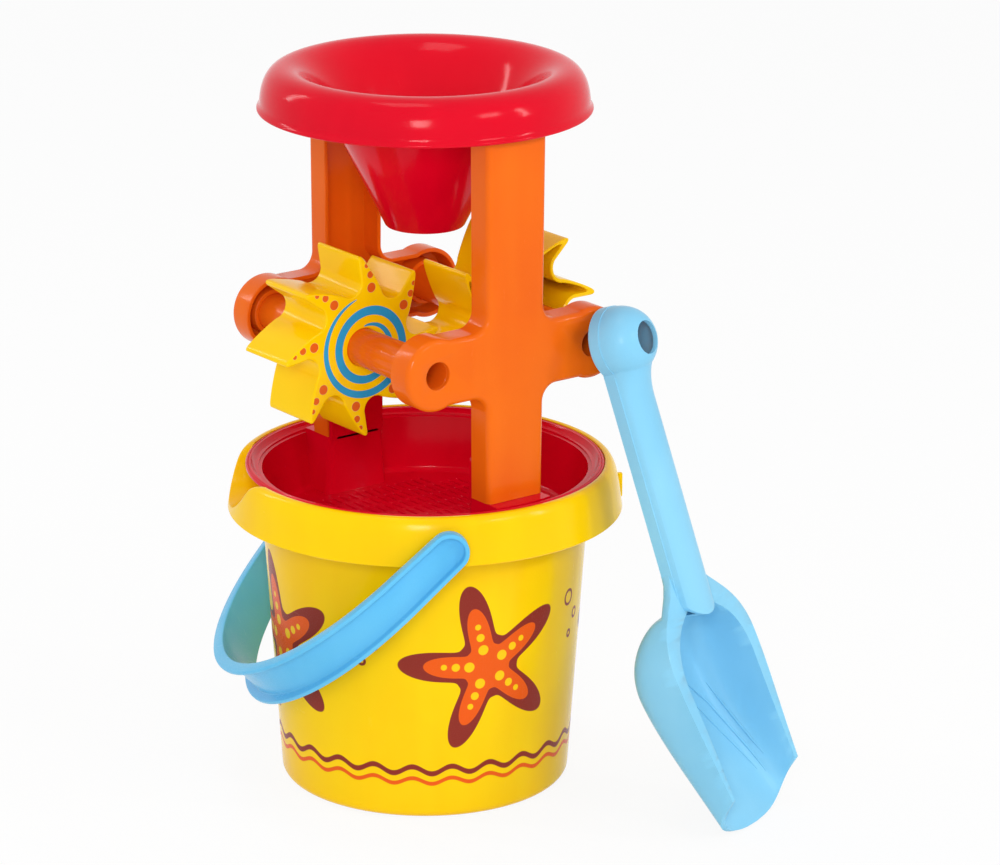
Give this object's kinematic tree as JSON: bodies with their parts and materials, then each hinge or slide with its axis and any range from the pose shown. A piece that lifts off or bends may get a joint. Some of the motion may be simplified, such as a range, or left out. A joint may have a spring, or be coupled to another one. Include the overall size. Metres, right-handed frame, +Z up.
{
  "type": "sand wheel toy",
  "caption": "Beach toy: a bucket with a swinging bail carries a sieve tray, two cross-shaped frames with spinning sand wheels and a funnel, with a small shovel leaning on the front frame.",
  "frame": {"origin": "the middle of the bucket's foot, on the ground and on the axis of the tower", "axes": "+Z up along the tower's axis; the wheel axles run along Y with the frame that the shovel leans on towards -Y; the arms of both frames run along X"},
  "size_m": [0.209, 0.2646, 0.333],
  "materials": {
    "yellow_plastic": "glossy moulded",
    "orange_plastic": "glossy moulded",
    "red_plastic": "glossy moulded",
    "blue_plastic": "glossy moulded"
  },
  "bodies": {
    "bucket": {"bucket": "yellow_plastic"},
    "bail": {"bail_handle": "blue_plastic"},
    "mill": {"sieve_tray": "red_plastic", "front_frame": "orange_plastic", "back_frame": "orange_plastic", "left_axle": "orange_plastic", "right_axle": "orange_plastic"},
    "funnel": {"funnel": "red_plastic"},
    "left_wheel": {"left_wheel": "yellow_plastic"},
    "right_wheel": {"right_wheel": "yellow_plastic"},
    "shovel": {"shovel": "blue_plastic"}
  },
  "joints": [
    {"name": "bail_swing", "type": "hinge", "parent": "bucket", "child": "bail", "pos_m": [0, 0, 0.137], "axis": [0.5, 0.866, 0], "range_deg": [-4, 76]},
    {"name": "mill_lift", "type": "slide", "parent": "bucket", "child": "mill", "axis": [0, 0, 1], "range_m": [0, 0.12]},
    {"name": "funnel_lift", "type": "slide", "parent": "mill", "child": "funnel", "axis": [0, 0, 1], "range_m": [0, 0.09]},
    {"name": "left_wheel_spin", "type": "hinge", "parent": "mill", "child": "left_wheel", "pos_m": [-0.043, 0, 0.213], "axis": [0, 1, 0], "continuous": true},
    {"name": "right_wheel_spin", "type": "hinge", "parent": "mill", "child": "right_wheel", "pos_m": [0.043, 0, 0.213], "axis": [0, 1, 0], "continuous": true},
    {"name": "shovel_lift", "type": "slide", "parent": "bucket", "child": "shovel", "axis": [0, -1, 0], "range_m": [0, 0.15]}
  ]
}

* _Problem to solve_
Go through the data and gather every line that holds "materials".

* _Response_
Give this object's kinematic tree as JSON: bodies with their parts and materials, then each hinge or slide with its axis and any range from the pose shown. A piece that lifts off or bends may get a joint. Some of the motion may be simplified, such as a range, or left out. A joint may have a spring, or be coupled to another one. Include the overall size. Metres, right-handed frame, +Z up.
  "materials": {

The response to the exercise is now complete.